Still, the direction is compelling. As of August 27, 2025, a phase III trial called HERTHENA-Breast04 had begun enrolling patients with HR-positive, HER2-negative metastatic breast cancer for patritumab deruxtecan in a later-line setting [6]. This new paper adds a mechanistic argument for rational combinations, especially in endocrine-resistant disease where the tumor has already shown it enjoys improvising.

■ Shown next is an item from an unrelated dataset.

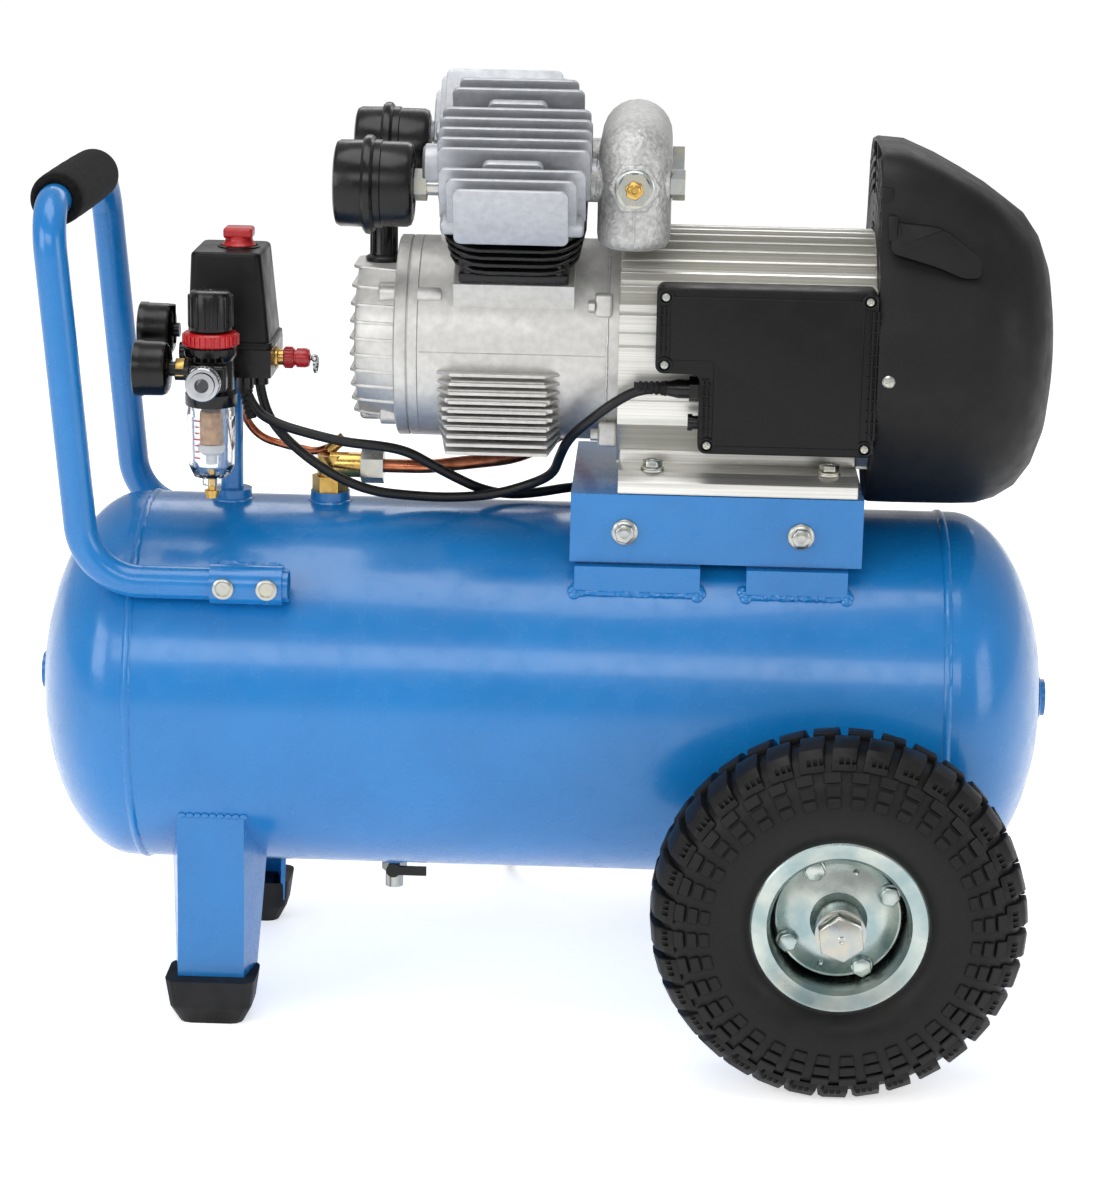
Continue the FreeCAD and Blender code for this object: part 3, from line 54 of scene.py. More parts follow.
# tools shared by all pieces

def startFresh():
    if bpy.context.object and bpy.context.object.mode != "OBJECT":
        bpy.ops.object.mode_set(mode="OBJECT")
    bpy.ops.object.select_all(action="DESELECT")


def onlySelect(piece):
    startFresh()
    piece.select_set(True)
    bpy.context.view_layer.objects.active = piece


def nameActive(name):
    piece = bpy.context.object
    piece.name = name
    piece.data.name = name
    return piece


def turning(along):
    # rotation that takes Z to the given direction
    return Vector(along).to_track_quat("Z", "Y").to_matrix().to_4x4()


def shift(x, y, z):
    return Matrix.Translation(Vector((x, y, z)) * mm)


def spin(degrees, axis="Z"):
    return Matrix.Rotation(math.radians(degrees), 4, axis)


def acrossX(x, z):
    # stands a plate up across the X axis: its outline is then (y, z) and its thickness runs along X
    return Matrix(((0, 0, 1, x * mm), (1, 0, 0, 0), (0, 1, 0, z * mm), (0, 0, 0, 1)))


def moveMesh(piece, matrix):
    # the place goes into the mesh; the object stays at the origin
    piece.data.transform(matrix)
    if matrix.determinant() < 0:
        piece.data.flip_normals()
    piece.data.update()
    return piece


def drawLine(name, points):
    # a chain of vertices, drawn point by point
    startFresh()
    bpy.ops.mesh.primitive_plane_add(size=mm)
    piece = nameActive(name)
    bpy.ops.object.mode_set(mode="EDIT")
    bpy.ops.mesh.select_mode(type="VERT")
    bpy.ops.mesh.select_all(action="SELECT")
    bpy.ops.mesh.merge(type="CENTER")
    here = Vector((0, 0, 0))
    first = True
    for point in points:
        step = Vector(point) * mm - here
        if first:
            bpy.ops.transform.translate(value=step)
        else:
            bpy.ops.mesh.extrude_region_move(TRANSFORM_OT_translate={"value": step})
        here = Vector(point) * mm
        first = False
    return piece


def lathe(name, profile, at=(0, 0, 0), along=zAxis, steps=64):
    # profile of (radius, height), spun round Z and then placed
    piece = drawLine(name, [(radius, 0, height) for radius, height in profile])
    bpy.ops.mesh.select_all(action="SELECT")
    bpy.ops.mesh.spin(steps=steps, angle=math.tau, center=(0, 0, 0), axis=(0, 0, 1))
    bpy.ops.mesh.select_all(action="SELECT")
    bpy.ops.mesh.remove_doubles(threshold=0.02 * mm)
    bpy.ops.mesh.normals_make_consistent(inside=False)
    bpy.ops.object.mode_set(mode="OBJECT")
    return moveMesh(piece, shift(*at) @ turning(along))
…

Cancer cells love contingency plans. This study tries to cancel the reservation.

References

1. Xie X, Lee J, Gi YJ, et al. ATR inhibition potentiates the antitumor efficacy of HER3-DXd in HER3-positive/HR-positive breast cancer by increasing DNA damage. Br J Cancer. 2026. DOI: https://doi.org/10.1038/s41416-026-03413-1

2. Krop IE, Hamilton EP, Takahashi S, et al. Patritumab Deruxtecan (HER3-DXd), a Human Epidermal Growth Factor Receptor 3-Directed Antibody-Drug Conjugate, in Patients With Previously Treated Human Epidermal Growth Factor Receptor 3-Expressing Metastatic Breast Cancer: A Multicenter, Phase I/II Trial. J Clin Oncol. 2024;42. PMCID: https://pmc.ncbi.nlm.nih.gov/articles/PMC10730028/

3. Jerusalem G, Miglietta F, Bardia A, et al. Patritumab deruxtecan in HR+HER2-negative advanced breast cancer: a phase 2 trial. Nat Med. 2025. DOI: https://doi.org/10.1038/s41591-025-03885-3

4. Oliveira M, Falato C, Cejalvo JM, et al. Patritumab deruxtecan in untreated hormone receptor-positive/HER2-negative early breast cancer: final results from part A of the window-of-opportunity SOLTI TOT-HER3 pre-operative study. Ann Oncol. 2023;34(8):670-680. DOI: https://doi.org/10.1016/j.annonc.2023.05.004

5. Brasó-Maristany F, Ferrero-Cafiero JM, Falato C, et al. Patritumab deruxtecan in HER2-negative breast cancer: part B results of the window-of-opportunity SOLTI-1805 TOT-HER3 trial and biological determinants of early response. Nat Commun. 2024;15:5826. DOI: https://doi.org/10.1038/s41467-024-50056-y

6. Fusco N, Criscitiello C, Curigliano G. Patritumab deruxtecan in breast cancer treatment: a drug evaluation. Expert Opin Biol Ther. 2025. PMCID: https://pmc.ncbi.nlm.nih.gov/articles/PMC12758208/

Disclaimer: The image accompanying this article is for illustrative purposes only and does not depict actual experimental results, data, or biological mechanisms.